– Albo do poniedziałku rozwiążecie kryzys w sprawie Trybunału Konstytucyjnego, albo odeślemy wam Tuska pierwszym dostępnym samolotem – napisał wiceprzewodniczący KE Frans Timmermans w liście do Beaty Szydło.
Według Timmermansa, Polska nie pozostawiła KE wyboru.
– Chcieliśmy rzecz załatwić polubownie, jakimiś sankcjami gospodarczymi czy pozbawieniem prawa głosu, ale Warszawa nie reagowała – tłumaczył się dziennikowi "Le Soir".
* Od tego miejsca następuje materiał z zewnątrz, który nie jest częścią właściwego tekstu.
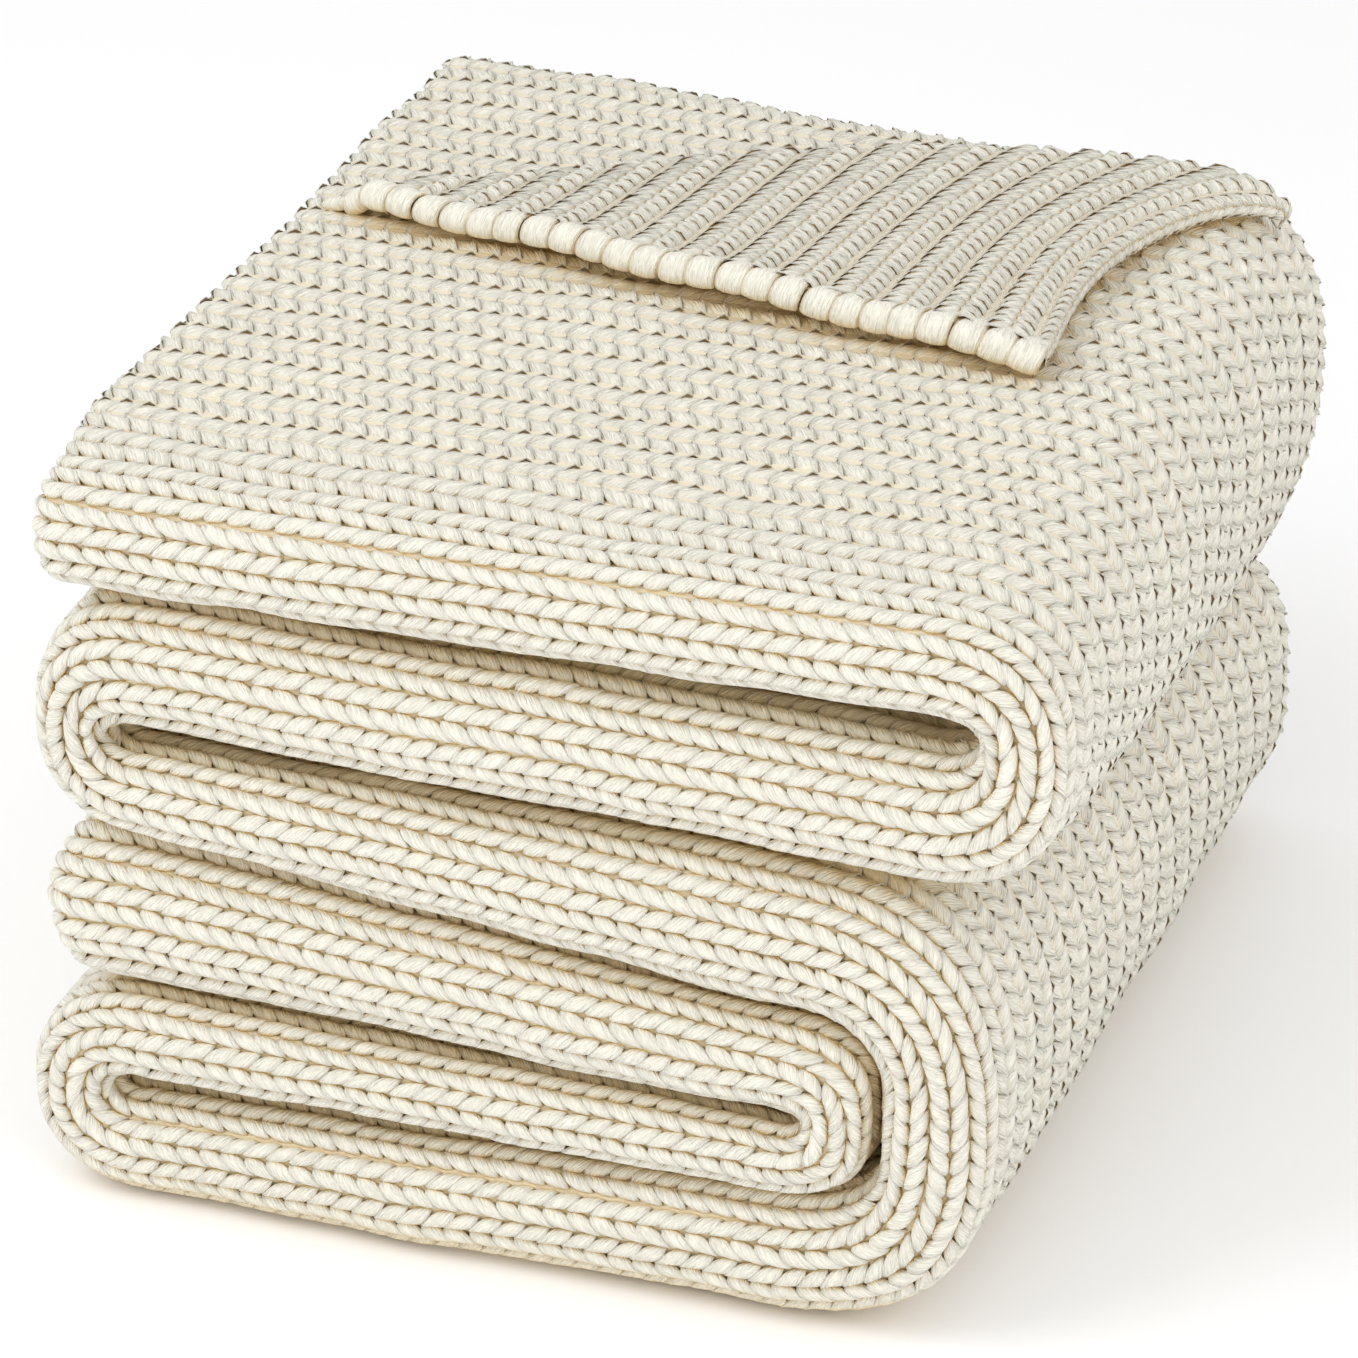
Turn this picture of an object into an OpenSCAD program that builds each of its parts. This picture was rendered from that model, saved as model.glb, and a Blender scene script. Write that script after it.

Jak się dowiadujemy, tym razem będzie inaczej: z obozu rządowego docierają do nas odgłosy wyraźnego ożywienia. Niestety nie w sprawie opublikowania zaległych wyroków.
– Takiej paniki nie widziałem od czasu Afery Rywina – opowiada ASZdziennikowi wieloletni urzędnik w KPRM. – Ministrowie w pośpiechu palą papiery oraz załatwiają sobie paszporty dyplomatyczne i ułaskawienia u Andrzeja Dudy.
Według naszych informacji, Beata Szydło jest już w drodze na Węgry.
Ma tam zamiar utworzyć polski rząd na uchodźstwie.
To jest ASZdziennik. Wszelkie wydarzenia i cytaty zostały zmyślone.